* begin Dataset excerpts *

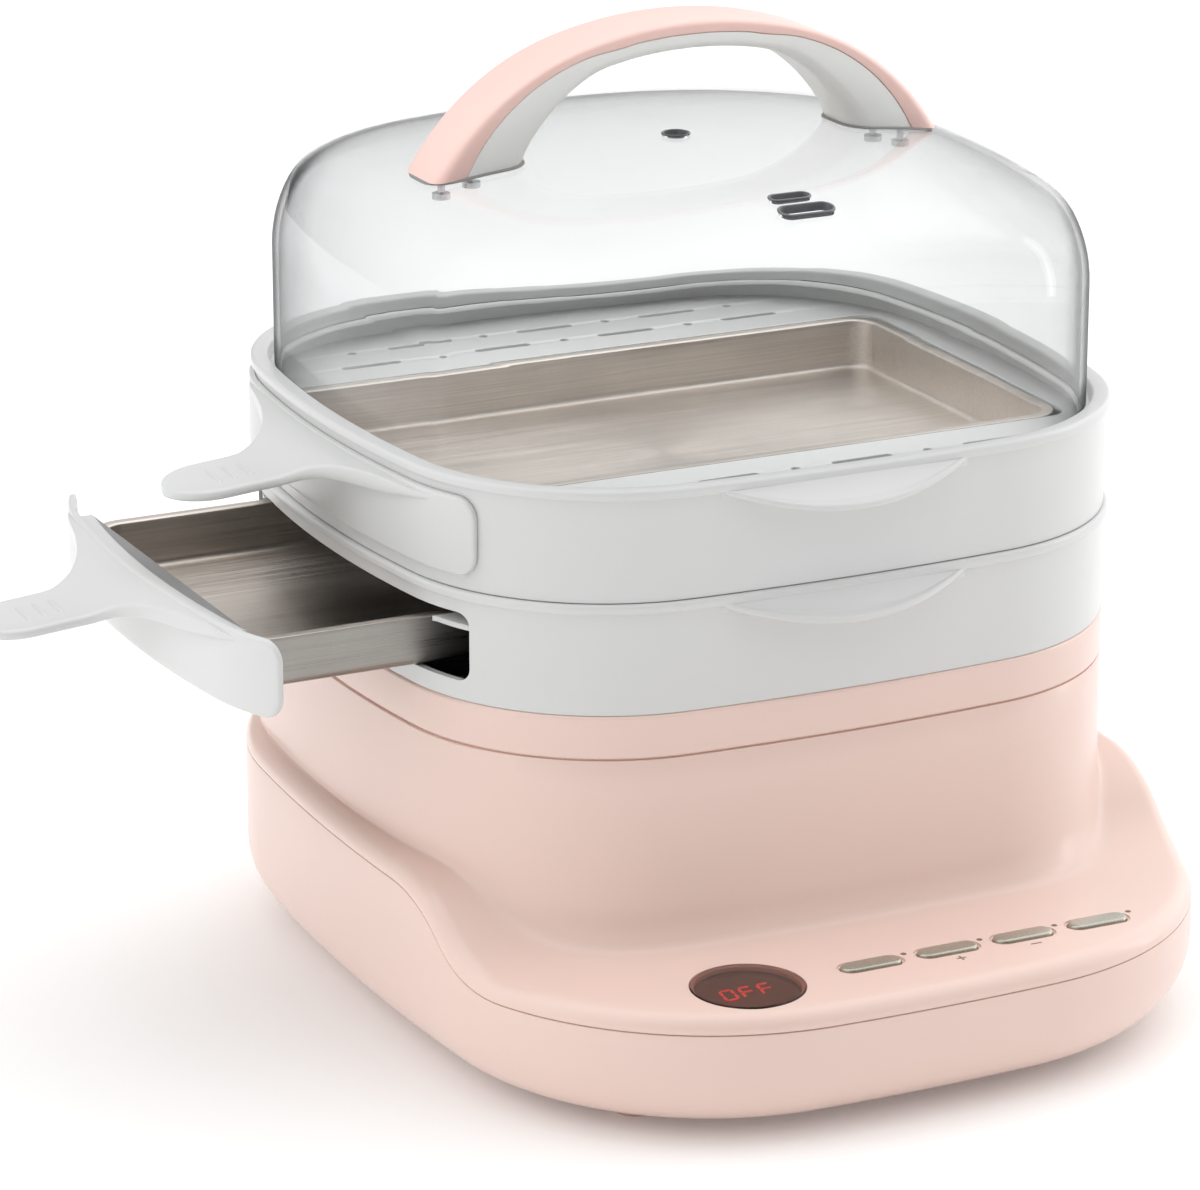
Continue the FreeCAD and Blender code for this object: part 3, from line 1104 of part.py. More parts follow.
def arch(name, out_drop, low, inner, half):
    """Solid arch in the XZ plane between an outer three-arc line lowered by out_drop
    and the under-grip line, or the ground when inner is False."""
    b = new_body(name)
    r0 = arch_r0 - out_drop
    r1 = arch_r1 - out_drop
    sn = arch_x0 / arch_r0
    cs = root(1 - sn * sn)
    cz0 = arch_top - arch_r0
    xo = sn * r0
    zo = cz0 + cs * r0
    c1x = arch_x0 - sn * arch_r1
    c1z = cz0 + cs * arch_r0 - cs * arch_r1
    xe = c1x + root(r1 * r1 - (low - c1z) * (low - c1z))
    gs = grip_x0 / grip_r0
    gc = root(1 - gs * gs)
    gz0 = grip_top - grip_r0
    gxe = grip_x0
    gze = gz0 + gc * grip_r0
    g1x = grip_x0 - gs * grip_r1
    g1z = gze - gc * grip_r1
    xi = g1x + grip_r1
    items = [(-xe, low, -c1x, c1z, False), (-xo, zo, dim(0.0), cz0, False), (xo, zo, c1x, c1z, False), (xe, low)]
    if inner:
        items += [(xi, low), (xi, g1z, g1x, g1z, True), (gxe, gze, dim(0.0), gz0, True), (-gxe, gze, -g1x, g1z, True),
                  (-xi, g1z), (-xi, low)]
    sk = path_sketch(b, name + "_line", "XZ_Plane", items)
    f = pad(b, sk, half * 2, name=name + "_pad")
    if "SideType" in f.PropertiesList:
        f.SideType = "Symmetric"
    else:
        f.Midplane = True
    return b, f


LOW = dim(292.0)
whole, wf = arch("arch_whole", dim(0.0), LOW, True, arch_half)
fillet(whole, wf, edges(wf, lambda e, bb: bb.YLength < 0.01 and e.Curve.TypeId != "Part::GeomLine" and bb.ZMin > 290), dim(4.5))
core, cf = arch("arch_core", dim(4.0), LOW - 1, False, arch_half + 2)
cap, pf = arch("arch_cap", dim(4.2), LOW - 1, False, arch_half + 2)
node("handle_cover", cut("handle_cover_solid", whole, [core, d_gasket]))
base_ = common("handle_base_region", [whole, cap])
pilots = [cyl("handle_pilot_%d" % i, x, 0.0, dim(290.0), dim(322.0) if abs(x) < 90 else dim(314.0), dim(1.5)) for i, x in enumerate(FIX)]
node("handle_base", cut("handle_base_solid", base_, [d_gasket] + pilots))
gb, gf = arch("gasket_arch", dim(-0.5), LOW, True, arch_half + 0.4)
node("handle_gaskets", cut("handle_gaskets_solid", common("gasket_region", [gb, cut("gasket_skin", d_gasket, [d_out])]),
                           [cyl("gasket_hole_%d" % i, x, 0.0, dim(280.0), dim(330.0), dim(2.2)) for i, x in enumerate(FIX)]))
scr = []
for i, x in enumerate(FIX):
    under = 304.5 if abs(x) < 90 else 301.5
    scr.append(fuse("handle_screw_%d" % i, [cyl("hh_%d" % i, x, 0.0, dim(under - 2.0), dim(under), dim(3.4)),
                                            cyl("hk_%d" % i, x, 0.0, dim(under), dim(under + 9.0), dim(1.4))]))
node("handle_screws", group("handle_screw_group", scr))

# ==== write ====================================================================
doc.recompute()
bad = [o.Name for o in doc.Objects if ("Invalid" in o.State or "Error" in o.State)]
if bad:
    raise RuntimeError("failed objects: " + ", ".join(bad))
for label, obj in NODES.items():
    if obj.Shape.isNull() or not obj.Shape.isValid() or obj.Shape.Volume <= 0:
        raise RuntimeError("bad shape: " + label)
os.makedirs("parts", exist_ok=True)
for label, obj in NODES.items():
    obj.Shape.exportStep("parts/%s.step" % label)
    bb = obj.Shape.BoundBox
    print("%-18s solids %2d  vol %10.1f  x %.1f..%.1f y %.1f..%.1f z %.1f..%.1f" % (
        label, len(obj.Shape.Solids), obj.Shape.Volume, bb.XMin, bb.XMax, bb.YMin, bb.YMax, bb.ZMin, bb.ZMax))
print(len(NODES), "nodes")
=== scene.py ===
import bpy, bmesh, math
import numpy as np
from mathutils import Vector, Matrix


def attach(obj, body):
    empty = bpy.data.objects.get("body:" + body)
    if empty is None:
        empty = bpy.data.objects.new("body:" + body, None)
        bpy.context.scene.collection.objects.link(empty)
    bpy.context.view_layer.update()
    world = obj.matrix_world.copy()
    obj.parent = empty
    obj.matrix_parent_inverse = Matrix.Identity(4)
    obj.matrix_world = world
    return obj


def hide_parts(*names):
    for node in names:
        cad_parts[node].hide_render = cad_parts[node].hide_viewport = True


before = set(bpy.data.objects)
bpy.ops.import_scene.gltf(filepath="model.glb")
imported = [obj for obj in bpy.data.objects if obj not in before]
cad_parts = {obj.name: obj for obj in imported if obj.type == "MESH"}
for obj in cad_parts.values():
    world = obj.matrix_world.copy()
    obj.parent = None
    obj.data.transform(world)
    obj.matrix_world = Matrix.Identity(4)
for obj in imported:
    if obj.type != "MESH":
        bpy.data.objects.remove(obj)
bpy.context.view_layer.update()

MM = 0.001
rad = math.radians
scene = bpy.context.scene

# ---------------------------------------------------------------- camera
AZ, EL = rad(-26.0116), rad(18.1889)
CAM = Vector((-858.732, -1695.178, 757.875)) * MM
back = Vector((math.sin(AZ) * math.cos(EL), -math.cos(AZ) * math.cos(EL), math.sin(EL)))
right = Vector((math.cos(AZ), math.sin(AZ), 0.0))
up = back.cross(right)
cam_data = bpy.data.cameras.new("camera")
cam_data.sensor_width = 36.0
cam_data.lens = 155.97
cam_data.clip_start, cam_data.clip_end = 0.05, 50.0
cam = bpy.data.objects.new("camera", cam_data)
cam.matrix_world = Matrix((
    (right.x, up.x, back.x, CAM.x), (right.y, up.y, back.y, CAM.y),
    (right.z, up.z, back.z, CAM.z), (0, 0, 0, 1)))
scene.collection.objects.link(cam)
scene.camera = cam

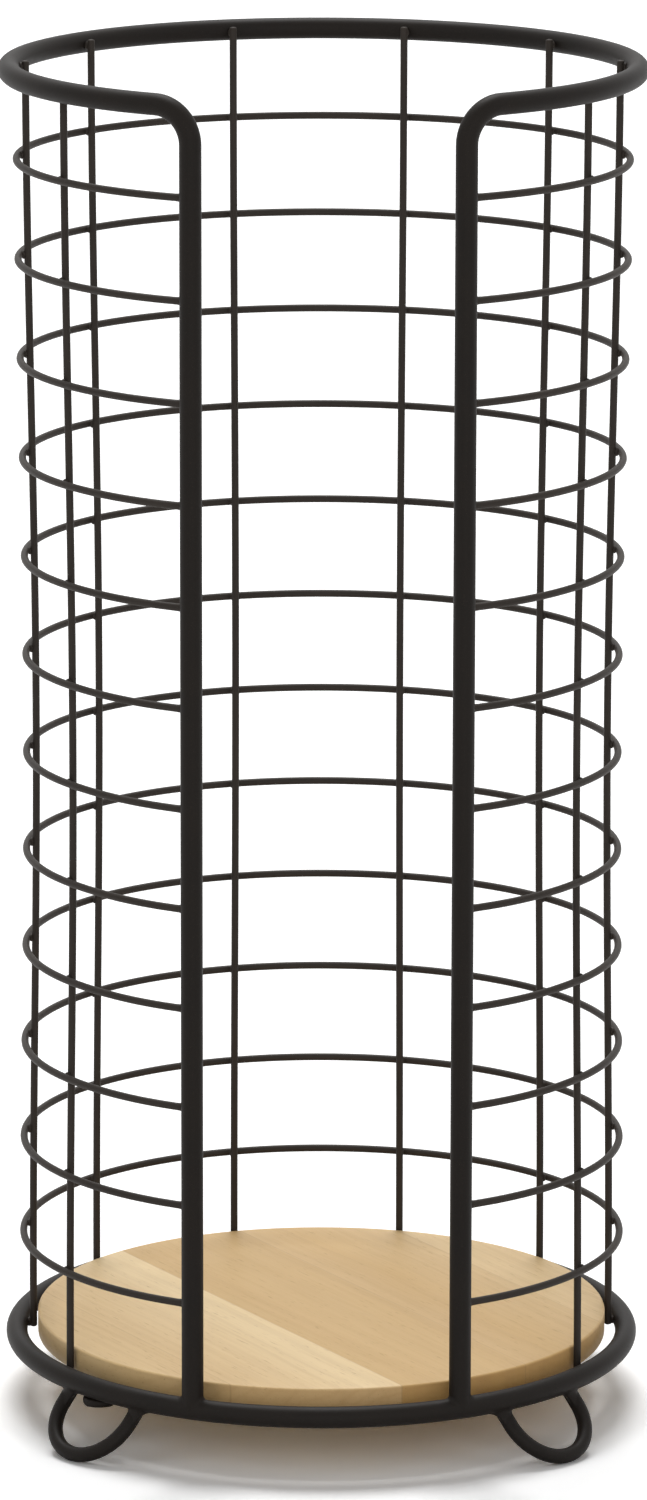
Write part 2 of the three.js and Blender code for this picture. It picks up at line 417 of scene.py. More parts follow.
@dataclass(frozen=True)
class GluedWood(Finish):
    """Light boards glued edge to edge, with straight grain, short pores and darker end grain on the rim.

    The boards run along the grain, which is turned from the Y axis towards -X. Their seams are measured
    across the grain from the disc's middle. An edge holds the noise at which a pattern starts, and how
    fast it grows above that. A draw makes a pattern long along the grain and a rise makes it tall: the
    smaller the number, the longer or taller.
    """

    name: str = "light_glued_wood"
    slot: Slot = Slot.WOOD
    grain_turn: float = 30.2 * DEGREE
    half_width: float = 72 * MM
    board_width: float = 34.6 * MM
    seam_offset: float = 18.3 * MM
    seam_line: float = 0.25 * MM
    stave_width: float = 6.9 * MM
    bend_size: float = 60 * MM
    bend_reach: float = 3 * MM
    fibre_size: float = 0.9 * MM
    fibre_draw: float = 0.03
    fibre_rise: float = 0.45
    fibre_edge: tuple[float, float] = (0.45, 1.3)
    band_size: float = 6 * MM
    pore_size: float = 0.32 * MM
    pore_draw: float = 0.07
    pore_edge: tuple[float, float] = (0.66, 9.0)
    heart_depth: float = 38 * MM
    heart_bend: float = 2.0
    heart_draw: float = 0.02
    ring_width: float = 2.6 * MM
    ring_play: float = 5 * MM
    ring_power: float = 3.0
    patch_size: float = 5 * MM
    patch_draw: float = 0.2
    patch_rise: float = 0.25
    patch_edge: tuple[float, float] = (0.42, 2.2)
    light: Colour = linear(239, 212, 163)
    tan: Colour = linear(204, 165, 102)
    streak: Colour = linear(176, 134, 84)
    pore: Colour = linear(150, 108, 66)
    end_grain: Colour = linear(200, 150, 82)
    stave_share: float = 0.12
    fibre_share: float = 0.34
    ring_share: float = 0.10
    end_ring_share: float = 0.06
    end_share: float = 0.6
    patch_share: float = 0.4
    pore_share: float = 0.38
    seam_share: float = 0.28
    roughness: float = 0.5
    fibre_roughness: float = 0.16
    end_roughness: float = 0.12
    pore_roughness: float = 0.1
    gloss: float = 0.4
    fibre_relief: float = 0.5
    seam_relief: float = 1.5
    relief_height: float = 0.05 * MM
    relief_strength: float = 0.35
    # Each board's own tone across the grain, with painted light on top: the left board is painted
    # lighter towards its seam by the middle, where more light falls.
    board_tones_and_painted_light: tuple[tuple[float, float], ...] = (
        (-72 * MM, 0.34),
        (-66 * MM, 0.54),
        (-53 * MM, 0.52),
        (-52.9 * MM, 0.50),
        (-41 * MM, 0.34),
        (-26 * MM, 0.04),
        (-18.4 * MM, 0.04),
        (-18.3 * MM, 0.84),
        (-4 * MM, 0.78),
        (16.2 * MM, 0.80),
        (16.3 * MM, 0.70),
        (28 * MM, 0.88),
        (50.8 * MM, 0.56),
        (50.9 * MM, 0.38),
        (72 * MM, 0.40),
    )

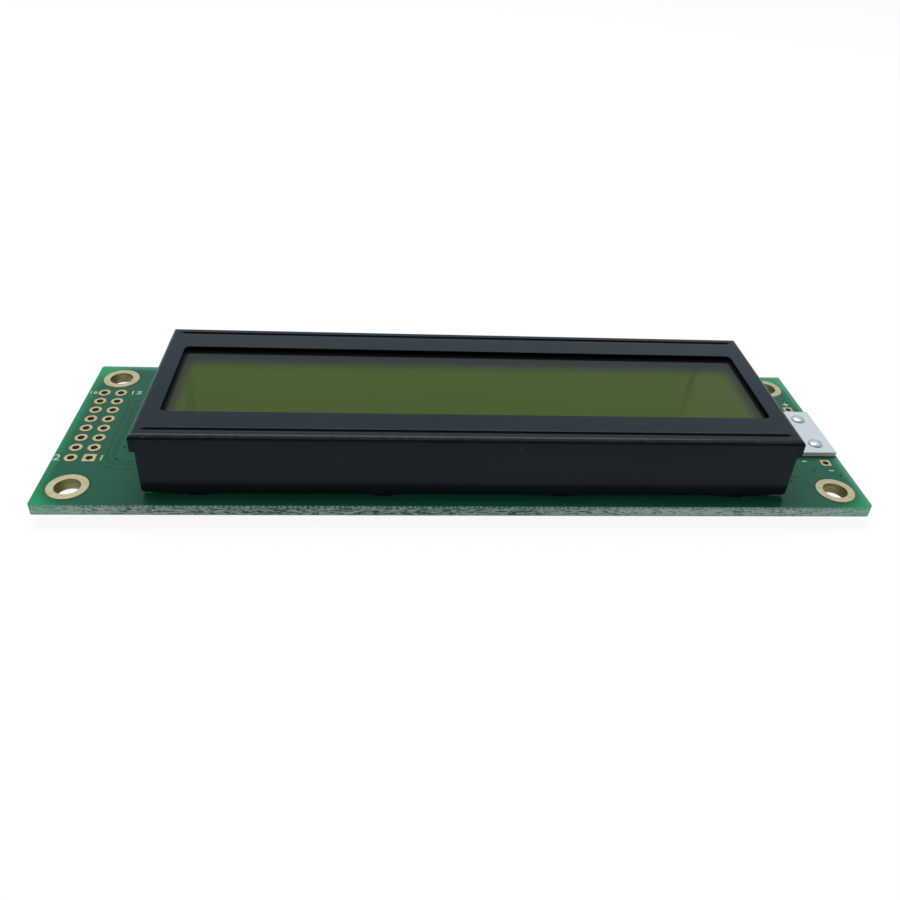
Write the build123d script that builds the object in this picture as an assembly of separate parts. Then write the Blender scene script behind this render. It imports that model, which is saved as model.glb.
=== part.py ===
from build123d import *
import os

# Character display module: a printed board that carries a liquid crystal cell
# under a stamped steel bezel, lit from behind by a box of small lamps.
# Millimetres, +Z out of the display face, +Y towards the rear long edge.
# The origin is the middle of the board's outline, level with the lowest point
# of the bezel's twisted tabs, on which the module rests.

# Printed board
board_length = 116.0
board_width = 37.0
board_thickness = 1.6
corner_radius = 0.4
front_right_corner_radius = 0.8
plating = 0.05

# Holes in the four corners of the board
mount_inset_x = 4.0
mount_inset_y = 4.0
mount_bore = 3.5
mount_ring_diameter = 5.5

# Two columns of terminal holes at the left end, between two mounting holes.
# Of the length that the columns leave free there, this share is in front.
pin_one_inset_x = 5.0
header_front_share = 0.791
header_rows = 8
header_pitch = 2.54
header_bore = 1.0
header_ring_diameter = 1.8
pin_one_ring_width = 1.75
pin_one_ring_corner = 0.12

# Numbers of flat sides that stand for round pads and small holes
small_hole_sides = 10
mount_ring_sides = 24

# Spare terminals for another lamp board, at the right end
spare_inset_x = 2.5
spare_pitch = 15.2
spare_bore = 0.9
spare_ring_width = 1.5
spare_ring_corner = 0.25

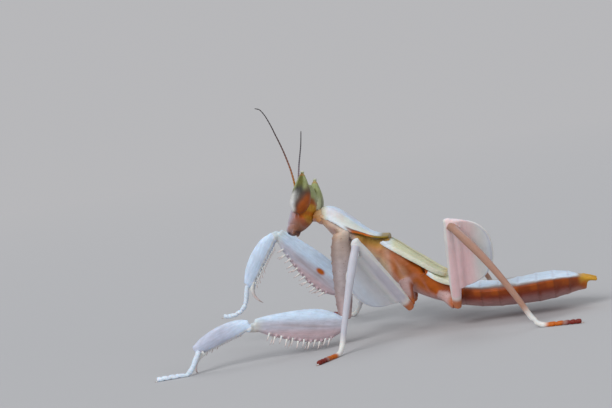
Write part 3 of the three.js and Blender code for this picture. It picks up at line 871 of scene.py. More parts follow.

* end Dataset excerpts *

▸ **Request**:
The required output is an exact reproduction of the lines starting at the one that contains "# ==== write" and ending at the one that contains "obj.parent = None". Both boundary lines belong to it.

▸ **Finished task**:
# ==== write ====================================================================
doc.recompute()
bad = [o.Name for o in doc.Objects if ("Invalid" in o.State or "Error" in o.State)]
if bad:
    raise RuntimeError("failed objects: " + ", ".join(bad))
for label, obj in NODES.items():
    if obj.Shape.isNull() or not obj.Shape.isValid() or obj.Shape.Volume <= 0:
        raise RuntimeError("bad shape: " + label)
os.makedirs("parts", exist_ok=True)
for label, obj in NODES.items():
    obj.Shape.exportStep("parts/%s.step" % label)
    bb = obj.Shape.BoundBox
    print("%-18s solids %2d  vol %10.1f  x %.1f..%.1f y %.1f..%.1f z %.1f..%.1f" % (
        label, len(obj.Shape.Solids), obj.Shape.Volume, bb.XMin, bb.XMax, bb.YMin, bb.YMax, bb.ZMin, bb.ZMax))
print(len(NODES), "nodes")
=== scene.py ===
import bpy, bmesh, math
import numpy as np
from mathutils import Vector, Matrix


def attach(obj, body):
    empty = bpy.data.objects.get("body:" + body)
    if empty is None:
        empty = bpy.data.objects.new("body:" + body, None)
        bpy.context.scene.collection.objects.link(empty)
    bpy.context.view_layer.update()
    world = obj.matrix_world.copy()
    obj.parent = empty
    obj.matrix_parent_inverse = Matrix.Identity(4)
    obj.matrix_world = world
    return obj


def hide_parts(*names):
    for node in names:
        cad_parts[node].hide_render = cad_parts[node].hide_viewport = True


before = set(bpy.data.objects)
bpy.ops.import_scene.gltf(filepath="model.glb")
imported = [obj for obj in bpy.data.objects if obj not in before]
cad_parts = {obj.name: obj for obj in imported if obj.type == "MESH"}
for obj in cad_parts.values():
    world = obj.matrix_world.copy()
    obj.parent = None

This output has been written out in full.